■ OBJECTIVE: Go through the material below and report how many lines contain "scene". Give only the number.
* START *
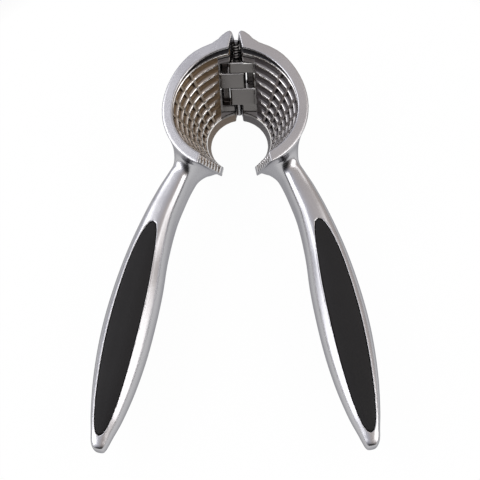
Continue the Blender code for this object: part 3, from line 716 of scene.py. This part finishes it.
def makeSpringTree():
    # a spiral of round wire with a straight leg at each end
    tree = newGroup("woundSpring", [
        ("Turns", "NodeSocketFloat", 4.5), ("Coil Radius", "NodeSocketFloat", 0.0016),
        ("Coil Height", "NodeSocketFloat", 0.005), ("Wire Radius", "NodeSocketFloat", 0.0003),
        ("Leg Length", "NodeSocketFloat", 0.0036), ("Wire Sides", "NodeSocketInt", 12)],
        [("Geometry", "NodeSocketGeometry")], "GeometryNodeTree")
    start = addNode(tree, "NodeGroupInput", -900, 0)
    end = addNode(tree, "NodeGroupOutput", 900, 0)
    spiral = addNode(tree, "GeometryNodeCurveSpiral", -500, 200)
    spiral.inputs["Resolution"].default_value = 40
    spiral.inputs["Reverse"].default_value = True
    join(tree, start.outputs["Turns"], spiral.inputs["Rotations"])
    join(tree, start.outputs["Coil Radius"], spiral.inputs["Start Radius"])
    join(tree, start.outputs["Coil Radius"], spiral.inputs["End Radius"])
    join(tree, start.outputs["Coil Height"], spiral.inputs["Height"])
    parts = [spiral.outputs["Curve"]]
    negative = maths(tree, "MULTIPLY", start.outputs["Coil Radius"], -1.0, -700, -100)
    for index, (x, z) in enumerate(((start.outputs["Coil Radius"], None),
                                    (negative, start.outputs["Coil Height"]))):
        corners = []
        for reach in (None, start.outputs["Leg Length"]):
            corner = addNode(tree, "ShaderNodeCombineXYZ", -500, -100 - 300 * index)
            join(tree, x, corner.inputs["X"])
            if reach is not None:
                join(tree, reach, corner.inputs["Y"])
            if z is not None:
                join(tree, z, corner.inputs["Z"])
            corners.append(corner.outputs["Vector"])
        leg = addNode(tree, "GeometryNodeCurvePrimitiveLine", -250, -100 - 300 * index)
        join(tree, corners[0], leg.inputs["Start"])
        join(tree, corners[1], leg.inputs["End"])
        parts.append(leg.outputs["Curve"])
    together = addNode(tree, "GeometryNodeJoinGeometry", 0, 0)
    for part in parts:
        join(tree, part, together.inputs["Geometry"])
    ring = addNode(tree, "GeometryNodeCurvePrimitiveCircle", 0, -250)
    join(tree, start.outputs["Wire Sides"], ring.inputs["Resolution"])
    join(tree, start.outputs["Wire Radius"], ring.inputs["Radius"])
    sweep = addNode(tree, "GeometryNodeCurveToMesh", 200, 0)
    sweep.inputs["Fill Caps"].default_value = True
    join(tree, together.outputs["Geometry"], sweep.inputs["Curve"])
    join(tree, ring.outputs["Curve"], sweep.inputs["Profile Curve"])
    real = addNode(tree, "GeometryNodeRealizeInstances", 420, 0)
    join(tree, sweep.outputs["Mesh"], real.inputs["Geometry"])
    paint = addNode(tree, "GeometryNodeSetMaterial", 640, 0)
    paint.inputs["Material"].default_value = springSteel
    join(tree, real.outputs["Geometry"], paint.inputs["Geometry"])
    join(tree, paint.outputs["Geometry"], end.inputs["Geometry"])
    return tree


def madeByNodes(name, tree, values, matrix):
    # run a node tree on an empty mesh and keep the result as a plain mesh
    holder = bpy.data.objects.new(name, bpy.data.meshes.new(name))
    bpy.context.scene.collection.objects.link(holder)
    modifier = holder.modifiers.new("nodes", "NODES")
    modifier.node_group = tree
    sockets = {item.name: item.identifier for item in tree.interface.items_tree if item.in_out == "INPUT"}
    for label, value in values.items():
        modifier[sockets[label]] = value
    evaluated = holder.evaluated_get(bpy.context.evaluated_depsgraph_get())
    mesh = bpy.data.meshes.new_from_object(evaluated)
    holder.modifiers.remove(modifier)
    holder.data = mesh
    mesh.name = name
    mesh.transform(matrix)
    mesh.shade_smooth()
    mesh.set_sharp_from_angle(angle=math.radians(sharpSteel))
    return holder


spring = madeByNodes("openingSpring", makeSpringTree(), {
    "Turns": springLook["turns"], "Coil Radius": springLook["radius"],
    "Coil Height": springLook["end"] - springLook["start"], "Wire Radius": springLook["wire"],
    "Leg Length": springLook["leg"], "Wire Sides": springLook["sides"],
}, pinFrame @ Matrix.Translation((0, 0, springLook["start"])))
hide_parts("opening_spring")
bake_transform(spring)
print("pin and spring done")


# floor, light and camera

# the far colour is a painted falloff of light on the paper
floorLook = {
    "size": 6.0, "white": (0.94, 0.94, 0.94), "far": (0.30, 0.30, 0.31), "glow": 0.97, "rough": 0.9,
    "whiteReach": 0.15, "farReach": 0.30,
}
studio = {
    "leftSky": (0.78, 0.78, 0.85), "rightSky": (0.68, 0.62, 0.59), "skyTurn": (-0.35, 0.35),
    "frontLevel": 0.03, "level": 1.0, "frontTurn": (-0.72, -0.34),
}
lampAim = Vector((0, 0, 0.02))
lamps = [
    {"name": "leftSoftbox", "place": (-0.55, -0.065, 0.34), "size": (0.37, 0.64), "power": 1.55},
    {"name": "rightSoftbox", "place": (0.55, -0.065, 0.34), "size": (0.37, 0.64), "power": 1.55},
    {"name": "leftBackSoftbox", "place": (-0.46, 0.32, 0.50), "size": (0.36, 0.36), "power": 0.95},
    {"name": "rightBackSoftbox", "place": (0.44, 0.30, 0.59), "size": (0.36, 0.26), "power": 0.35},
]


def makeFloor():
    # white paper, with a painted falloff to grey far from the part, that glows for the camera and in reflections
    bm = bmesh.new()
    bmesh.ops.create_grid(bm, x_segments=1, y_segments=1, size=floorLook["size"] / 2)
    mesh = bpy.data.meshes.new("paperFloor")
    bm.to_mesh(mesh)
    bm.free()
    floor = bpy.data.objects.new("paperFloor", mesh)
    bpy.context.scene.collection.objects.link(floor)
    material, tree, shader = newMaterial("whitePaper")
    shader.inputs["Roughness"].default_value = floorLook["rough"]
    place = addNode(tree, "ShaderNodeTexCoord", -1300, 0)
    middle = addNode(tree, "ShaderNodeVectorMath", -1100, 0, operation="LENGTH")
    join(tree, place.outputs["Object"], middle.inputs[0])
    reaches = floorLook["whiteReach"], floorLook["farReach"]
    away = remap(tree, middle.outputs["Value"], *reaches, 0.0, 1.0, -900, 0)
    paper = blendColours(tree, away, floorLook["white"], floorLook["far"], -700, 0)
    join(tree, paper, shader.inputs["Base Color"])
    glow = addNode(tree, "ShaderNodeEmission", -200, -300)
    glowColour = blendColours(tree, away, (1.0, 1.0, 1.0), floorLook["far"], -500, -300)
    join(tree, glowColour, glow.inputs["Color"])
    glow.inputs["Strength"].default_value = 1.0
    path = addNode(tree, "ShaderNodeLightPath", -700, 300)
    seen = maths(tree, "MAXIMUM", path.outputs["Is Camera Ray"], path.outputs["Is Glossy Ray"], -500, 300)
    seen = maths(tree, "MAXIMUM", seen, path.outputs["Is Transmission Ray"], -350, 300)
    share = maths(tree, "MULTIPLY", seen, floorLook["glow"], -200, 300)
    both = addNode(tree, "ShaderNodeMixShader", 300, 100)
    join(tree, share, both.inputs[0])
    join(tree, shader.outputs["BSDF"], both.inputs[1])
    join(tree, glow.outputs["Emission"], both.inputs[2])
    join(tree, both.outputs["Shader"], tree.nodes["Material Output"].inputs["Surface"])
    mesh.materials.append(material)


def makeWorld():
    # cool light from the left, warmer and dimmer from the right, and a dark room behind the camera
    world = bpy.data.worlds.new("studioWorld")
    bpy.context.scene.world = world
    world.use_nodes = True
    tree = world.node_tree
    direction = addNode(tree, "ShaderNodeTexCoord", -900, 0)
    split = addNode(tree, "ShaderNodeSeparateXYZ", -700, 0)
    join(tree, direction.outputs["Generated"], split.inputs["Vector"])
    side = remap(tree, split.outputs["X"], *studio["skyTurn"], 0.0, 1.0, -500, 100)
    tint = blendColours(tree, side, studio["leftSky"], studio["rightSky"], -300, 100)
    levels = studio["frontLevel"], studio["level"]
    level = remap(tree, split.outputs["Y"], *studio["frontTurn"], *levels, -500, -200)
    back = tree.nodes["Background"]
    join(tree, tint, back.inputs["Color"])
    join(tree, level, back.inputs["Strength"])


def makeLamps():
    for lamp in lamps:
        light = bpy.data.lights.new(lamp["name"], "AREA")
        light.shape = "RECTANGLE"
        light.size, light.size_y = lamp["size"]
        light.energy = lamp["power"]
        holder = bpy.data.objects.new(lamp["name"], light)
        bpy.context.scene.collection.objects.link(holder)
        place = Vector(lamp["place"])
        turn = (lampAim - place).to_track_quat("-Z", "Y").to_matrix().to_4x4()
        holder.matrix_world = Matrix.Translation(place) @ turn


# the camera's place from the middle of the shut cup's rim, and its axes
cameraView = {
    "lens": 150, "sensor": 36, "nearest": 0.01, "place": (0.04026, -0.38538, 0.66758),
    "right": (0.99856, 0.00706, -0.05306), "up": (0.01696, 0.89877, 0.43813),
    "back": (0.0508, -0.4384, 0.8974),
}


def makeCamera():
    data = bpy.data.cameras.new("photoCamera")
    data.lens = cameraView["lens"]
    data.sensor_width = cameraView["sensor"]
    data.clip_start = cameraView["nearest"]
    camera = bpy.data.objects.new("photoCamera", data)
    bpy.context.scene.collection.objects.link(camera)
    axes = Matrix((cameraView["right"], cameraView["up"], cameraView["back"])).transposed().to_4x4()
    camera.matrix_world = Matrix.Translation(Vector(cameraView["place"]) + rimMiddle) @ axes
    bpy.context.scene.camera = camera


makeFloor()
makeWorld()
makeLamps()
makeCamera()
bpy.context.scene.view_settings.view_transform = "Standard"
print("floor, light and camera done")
* END *
■ RESULT FOR THIS TASK: 8